Miasto chce zbadać ruch na dwóch skrzyżowaniach i jednym przejściu dla pieszych. Raport zostanie uzupełniony o ilość wypadków i ma odpowiedzieć na pytanie, czy należy zbudować sygnalizację świetlną.
Chodzi o skrzyżowanie ul. Słowackiego z Kaniowczyków i Chmielowskiego oraz ul. Kołłątaja z ul. Pustą. W przypadku pierwszego z nich, problem pojawia się w godzinach popołudniowych, gdy rozpoczynają się powroty z pracy. Przy dużym ruchu kłopotliwy bywa skręt w lewo z obu podporządkowanych ulic.
W przypadku drugiego skrzyżowania, problemem nie jest natężenie ruchu, a kiepska widoczność przy przecinaniu ul. Kołłątaja od strony ul. Pustej i Leśnej.
Pomóc w ustaleniu, czy miasto powinno zamontować sygnalizację świetlną ma zamówiony już przez ZDM raport. Ten, oprócz informacji o natężeniu ruchu, ma zawierać także statystyki dotyczące wypadków i kolizji we wskazanych miejscach. Przygotuje go firma Global Traffic System.
Jej zadaniem będzie także zbadanie ruchu na ul. Piaskowej. Zebrane dane mają pomóc w ustaleniu, czy wnioskowana przez mieszkańców sygnalizacja dla istniejącego przejścia dla pieszych przy cmentarzu, jest potrzebna. Raport ma być gotowy do końca marca. Decyzja o tym, czy ZDM zainwestuje w nowe sygnalizatory, prawdopodobnie zapadnie w kwietniu.
Przypominamy, że o poprawę bezpieczeństwa na ul. Kołłątaja wnioskował radny Tomasz Kraszewski. Z kolei radny Artur Kwapiński w ubiegłym roku proponował montaż „świateł na żądanie” przy niebezpiecznym przejściu przez ul. Piaskową. – Kierowcy w tym miejscu jeżdżą za szybko i znów może dojść do tragedii – przypominał w październiku, tuż po śmiertelnym wypadku w tym miejscu.

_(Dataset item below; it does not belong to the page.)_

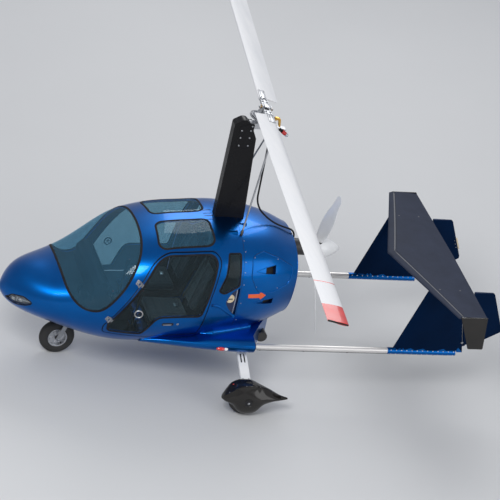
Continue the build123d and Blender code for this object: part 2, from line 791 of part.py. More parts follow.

Potrzeb związanych z poprawą bezpieczeństwa lub innymi usprawnieniami na puławskich skrzyżowaniach jest więcej. Zdaniem radnego Pawła Maja, należy zastanowić się m.in. na bezkolizyjnym lewoskrętem z ul. Lubelskiej w Grabskiego, gdzie często dochodzi do stłuczek. Jest to jednak droga zarządzana przez GDDKiA, która sugeruje, by z tego rodzaju decyzjami zaczekać od oddania do użytku obwodnicy.
Warto wspomnieć, że mieszkańcy miasta dostrzegają także problem na połączeniu ul. Czartoryskich z Piłsudskiego. Teoretycznie skrzyżowanie kończy się jednym pasem ruchu, ale kierowcy ustawiają się w taki sposób, jakby były dwa (tuż przy linii dla skręcających w lewo oraz tuż przy prawej krawędzi dla jadących na wprost lub w prawo).
Dla osób, które pokonują to miejsce po raz pierwszy, sposób prawidłowego ustawienia się, nie zawsze jest czytelny. Mimo to że urzędnicy widzą ten problem, od lat nie mogą go rozwiązać. Z pewnością pomogłoby poszerzenie jezdni i namalowanie linii, które poprawiłyby czytelność skrzyżowania.
– Nie możemy teraz się tym zająć, bo czekamy na sprawę sądową dotyczącą przekazania nam m.in. ul. Czartoryskich. Uważamy, że to nie powinna być droga gminna – tłumaczy Wiesław Stolarski, szef puławskiego ZDM.